Above – the Round Church before the Camden Society got to it and changed the roof.
“Holy Trinity is a pariah containing a great number of claimants for charity, and 290 families are annually supplied with 1 cwt. of coals and numerous gifts of bread. The Colleges, as may easily be supposed, were not, behind-hand in their liberality, is with them a good old English custom to contribute to the festivity of their dependents presents money and the good things of this life, and this year saw the custom heartily carried out.
“The paupers in the Union Workhouse were regaled to their immense satisfaction with a good dinner composed of the traditional Christmas fare – roast beef and plum pudding. And to judge from their demeanour, these poor people were, for once in the year, as happy the wealthiest of Her Majesty’s subjects.

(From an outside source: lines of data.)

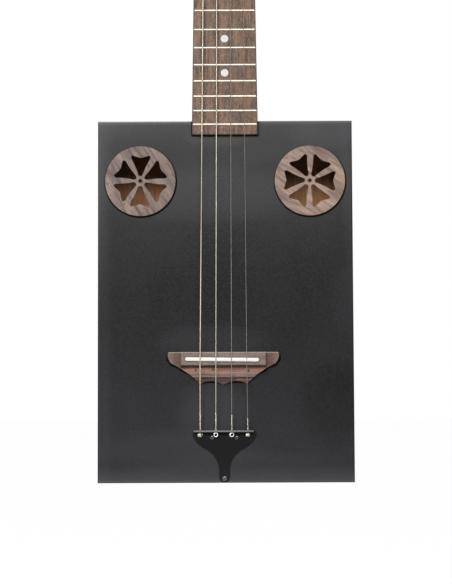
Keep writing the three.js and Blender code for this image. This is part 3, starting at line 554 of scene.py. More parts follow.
def makeWrap(name):
    look = wraps[name]
    finish = Finish(name, {"Metallic": 1})
    turns = finish.axis("Z") * (2 * math.pi / look["pitch"])
    ring = turns.maths("SINE", turns) * 0.5 + 0.5
    stain = finish.noise(wrapSurface["stain"])
    share = finish.between(stain * 0.7 + (1 - ring) * 0.3, 0.35, 0.85)
    colour = finish.mix(look["colour"], look["tarnish"], share)
    midBox = inZone(finish, "midBox") * inZone(finish, "shortOfBoard")
    colour = finish.mix(colour, wrapSurface["dull"], midBox * look["dulling"])
    colour = finish.mix(colour, wrapSurface["dull"], inZone(finish, "overBoard") * look["boardDulling"])
    normal = finish.bump(ring, look["pitch"] * wrapSurface["ringDepthShare"])
    finish.paint(colour=colour, roughness=0.3 + stain * 0.15, normal=normal)
    return finish.material


# Black japanned steel, with a painted highlight along the front edge of the flange, broken up in specks
tailBlack = {
    "dark": tint(12, 12, 12),
    "pale": tint(19, 19, 20),
    "edgeHighlight": tint(118, 116, 121),
    "specular": 0.14,
    "roughness": 0.34,
    "speck": (0.0006, 0.0006, 0.0006),
    "speckDepth": 0.00002,
    "cloud": (0.012, 0.012, 0.012),
    "edge": (0.0008, 0.0003),
}


def makeTailBlack():
    look = tailBlack
    finish = Finish("tailBlack", {"Specular IOR Level": look["specular"]})
    speck = finish.noise(look["speck"], detail=2)
    cloud = finish.noise(look["cloud"], detail=2)
    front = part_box("tailpiece")[0].y
    onEdge = finish.between(finish.axis("Y"), *[front + behind for behind in look["edge"]])
    marked = onEdge * finish.between(speck, 0.2, 0.5)
    finish.paint(
        colour=finish.mix(finish.mix(look["dark"], look["pale"], cloud), look["edgeHighlight"], marked),
        metallic=marked * 0.5,
        roughness=look["roughness"] + (cloud - 0.5) * 0.12,
        normal=finish.bump(speck, look["speckDepth"], 0.5),
    )
    return finish.material


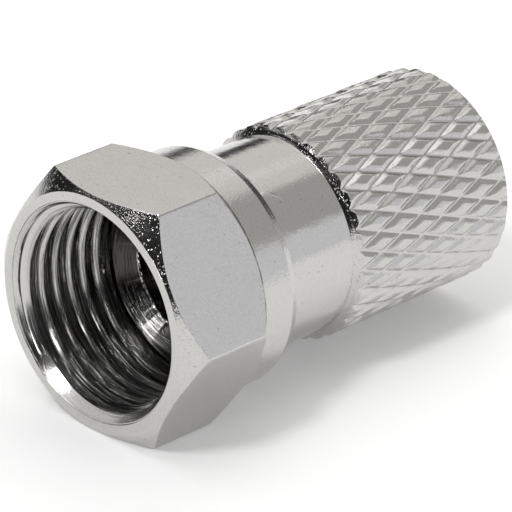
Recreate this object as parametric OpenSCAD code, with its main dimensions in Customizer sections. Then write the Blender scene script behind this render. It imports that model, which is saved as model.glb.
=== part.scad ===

“Even the denizens of the gaol were made as comfortable possible under the circumstances, and their Christmas was made pleasant for them the prison regulations would allow. It is a comforting reflection that the more favoured classes are mindful of their poorer and unfortunate brethren ; and we trust that donors and recipients, and indeed all our readers, spent merry Christmas and will enjoy A New Year.”